Community Violence Strategies

Integrated Community Violence Prevention and Intervention Strategies

Firearm violence can be reduced by identifying and mediating individual, social, and structural causes and correlates of firearm violence through community violence prevention strategies. Collaboration among law enforcement, public health organizations, community-based groups, and survivors of violence is important to develop comprehensive approaches to promote resilience for those at risk for firearm violence. 

Project Highlights

Effectiveness of Adverse Community Experiences and Resilience (ACER)

With funding from CDC, RTI is examining the Effectiveness of Adverse Community Experiences and Resilience (ACER) and Community Organizing for Preventing Youth Violence and Adverse Childhood Experiences. This project seeks to prevent adverse childhood experiences, including traumatic events that can negatively affect a minor’s physical and behavioral health. RTI will evaluate the effectiveness of the ACER violence prevention framework combined with community organizing in stopping child abuse, neglect, and youth violence in Milwaukee. The ACER project builds on an existing partnership between the Prevention Institute and the Milwaukee Office of Violence Prevention to heal from ongoing community traumas, including incidents of police use of force affecting Black residents. Findings will inform approaches to strengthen community resilience and prevent multiple forms of violence experienced by youth, and RTI will help determine best strategies to disseminate these methods to communities.

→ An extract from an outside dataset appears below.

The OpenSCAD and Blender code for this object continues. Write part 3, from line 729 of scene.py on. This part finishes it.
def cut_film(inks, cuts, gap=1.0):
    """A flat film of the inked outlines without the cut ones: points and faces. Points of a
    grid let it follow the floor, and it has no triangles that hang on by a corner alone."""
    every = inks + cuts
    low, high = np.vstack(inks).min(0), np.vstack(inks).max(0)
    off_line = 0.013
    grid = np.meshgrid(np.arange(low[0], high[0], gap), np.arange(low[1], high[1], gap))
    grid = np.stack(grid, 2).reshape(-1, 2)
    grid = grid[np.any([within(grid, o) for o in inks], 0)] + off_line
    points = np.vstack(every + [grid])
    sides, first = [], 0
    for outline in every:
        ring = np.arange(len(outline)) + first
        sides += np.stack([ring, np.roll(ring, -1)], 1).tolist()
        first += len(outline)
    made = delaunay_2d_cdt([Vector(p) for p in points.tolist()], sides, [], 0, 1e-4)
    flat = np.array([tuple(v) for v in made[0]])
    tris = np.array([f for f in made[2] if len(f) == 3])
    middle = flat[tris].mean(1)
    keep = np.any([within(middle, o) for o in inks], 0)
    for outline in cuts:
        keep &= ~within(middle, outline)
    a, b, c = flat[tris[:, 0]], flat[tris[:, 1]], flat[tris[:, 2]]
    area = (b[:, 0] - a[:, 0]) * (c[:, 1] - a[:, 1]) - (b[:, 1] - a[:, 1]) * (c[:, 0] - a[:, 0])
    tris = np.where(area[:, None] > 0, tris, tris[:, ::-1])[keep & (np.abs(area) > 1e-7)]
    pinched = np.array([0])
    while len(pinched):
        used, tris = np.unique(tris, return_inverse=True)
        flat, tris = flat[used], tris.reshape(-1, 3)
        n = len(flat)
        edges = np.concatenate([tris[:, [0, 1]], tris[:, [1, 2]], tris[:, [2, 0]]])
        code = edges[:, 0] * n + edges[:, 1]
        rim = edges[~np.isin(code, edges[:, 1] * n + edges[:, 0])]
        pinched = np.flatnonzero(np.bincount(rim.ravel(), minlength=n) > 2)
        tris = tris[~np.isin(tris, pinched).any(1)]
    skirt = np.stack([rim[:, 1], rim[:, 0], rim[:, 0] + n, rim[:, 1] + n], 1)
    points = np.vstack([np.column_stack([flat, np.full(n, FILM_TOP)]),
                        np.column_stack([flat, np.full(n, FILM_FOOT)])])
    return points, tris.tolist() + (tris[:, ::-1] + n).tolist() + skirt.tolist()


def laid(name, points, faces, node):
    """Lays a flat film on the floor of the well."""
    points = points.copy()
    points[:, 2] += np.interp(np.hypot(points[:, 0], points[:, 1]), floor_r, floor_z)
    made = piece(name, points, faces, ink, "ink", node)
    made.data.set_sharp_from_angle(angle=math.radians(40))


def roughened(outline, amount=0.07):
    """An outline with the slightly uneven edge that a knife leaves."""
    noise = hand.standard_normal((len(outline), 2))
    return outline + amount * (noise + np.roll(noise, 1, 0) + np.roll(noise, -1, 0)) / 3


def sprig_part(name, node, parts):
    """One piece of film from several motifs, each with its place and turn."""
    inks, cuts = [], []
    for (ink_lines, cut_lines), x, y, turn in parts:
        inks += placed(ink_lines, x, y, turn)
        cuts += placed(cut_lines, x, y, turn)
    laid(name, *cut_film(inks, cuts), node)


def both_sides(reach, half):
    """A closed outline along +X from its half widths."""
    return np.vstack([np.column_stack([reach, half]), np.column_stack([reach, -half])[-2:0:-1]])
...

The Project Safe Neighborhoods Program

RTI leads the multi-site evaluation to assess the effectiveness of the Project Safe Neighborhoods program. This Department of Justice (DOJ)-sponsored initiative involves cooperation of multiple criminal justice agencies and their partners working at the local level to develop and implement strategic responses to reduce violent crime, with an emphasis on gun crime. Project Safe Neighborhoods is part of DOJ’s comprehensive violent crime reduction strategy.

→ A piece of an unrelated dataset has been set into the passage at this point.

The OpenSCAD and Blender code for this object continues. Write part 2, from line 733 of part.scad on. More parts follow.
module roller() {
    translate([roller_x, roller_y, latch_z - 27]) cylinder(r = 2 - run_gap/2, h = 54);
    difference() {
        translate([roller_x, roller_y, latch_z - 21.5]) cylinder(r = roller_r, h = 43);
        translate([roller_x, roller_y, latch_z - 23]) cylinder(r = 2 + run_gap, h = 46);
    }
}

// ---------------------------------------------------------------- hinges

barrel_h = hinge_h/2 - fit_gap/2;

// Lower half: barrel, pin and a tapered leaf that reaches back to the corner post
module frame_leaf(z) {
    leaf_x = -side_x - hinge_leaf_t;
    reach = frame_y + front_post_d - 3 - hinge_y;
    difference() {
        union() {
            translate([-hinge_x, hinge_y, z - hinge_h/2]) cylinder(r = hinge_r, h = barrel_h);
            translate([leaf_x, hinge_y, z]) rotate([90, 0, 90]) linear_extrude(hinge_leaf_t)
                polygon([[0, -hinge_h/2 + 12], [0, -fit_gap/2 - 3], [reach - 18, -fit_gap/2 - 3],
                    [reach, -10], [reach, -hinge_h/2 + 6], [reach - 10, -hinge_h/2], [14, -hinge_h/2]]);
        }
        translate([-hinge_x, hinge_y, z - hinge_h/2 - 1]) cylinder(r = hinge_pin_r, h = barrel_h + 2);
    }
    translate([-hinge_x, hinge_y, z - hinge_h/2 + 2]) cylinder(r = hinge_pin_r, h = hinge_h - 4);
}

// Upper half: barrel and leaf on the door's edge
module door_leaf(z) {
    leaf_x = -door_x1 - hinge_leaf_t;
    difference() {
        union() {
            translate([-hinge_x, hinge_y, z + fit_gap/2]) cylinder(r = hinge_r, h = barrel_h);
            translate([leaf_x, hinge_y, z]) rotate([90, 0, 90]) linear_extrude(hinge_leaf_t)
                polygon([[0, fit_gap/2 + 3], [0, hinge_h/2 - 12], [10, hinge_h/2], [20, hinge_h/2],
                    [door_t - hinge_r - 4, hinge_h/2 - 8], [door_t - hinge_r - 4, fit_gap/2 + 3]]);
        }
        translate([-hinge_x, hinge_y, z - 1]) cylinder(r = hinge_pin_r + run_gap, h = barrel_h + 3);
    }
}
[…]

Evaluating Responses to Calls for Service

Building off of an Arnold Ventures-supported project that focused on understanding and improving responses to calls for service (CFS), RTI is designing an evaluation of programs in three jurisdictions that provide alternative response to low-risk, non-emergency 911 crisis calls for service modeled after the Crisis Helping out on the Streets (CAHOOTS) program in Eugene, Oregon, follow-up care post crisis call, and co-response models with law enforcement. the Eugene, OR CAHOOTS (Crisis Assistance Helping Out On The Streets) program as it is planned for implementation in Burlington, VT; Vallejo, CA; and Durham, NC. The study will include: 1) a process evaluation to assess program implementation and fidelity to the CAHOOTS-model; 2) a quasi-experimental outcome evaluation to determine if responses to eligible calls for service result in reduced negative outcomes (e.g., arrests, citations, use of force) and improved positive outcomes (e.g., referrals and transportation to services); 3) and a cost effectiveness study. The information from this study will provide evidence of the impact of CAHOOTS-like programs on CFS outcomes, and if the program merits further replication.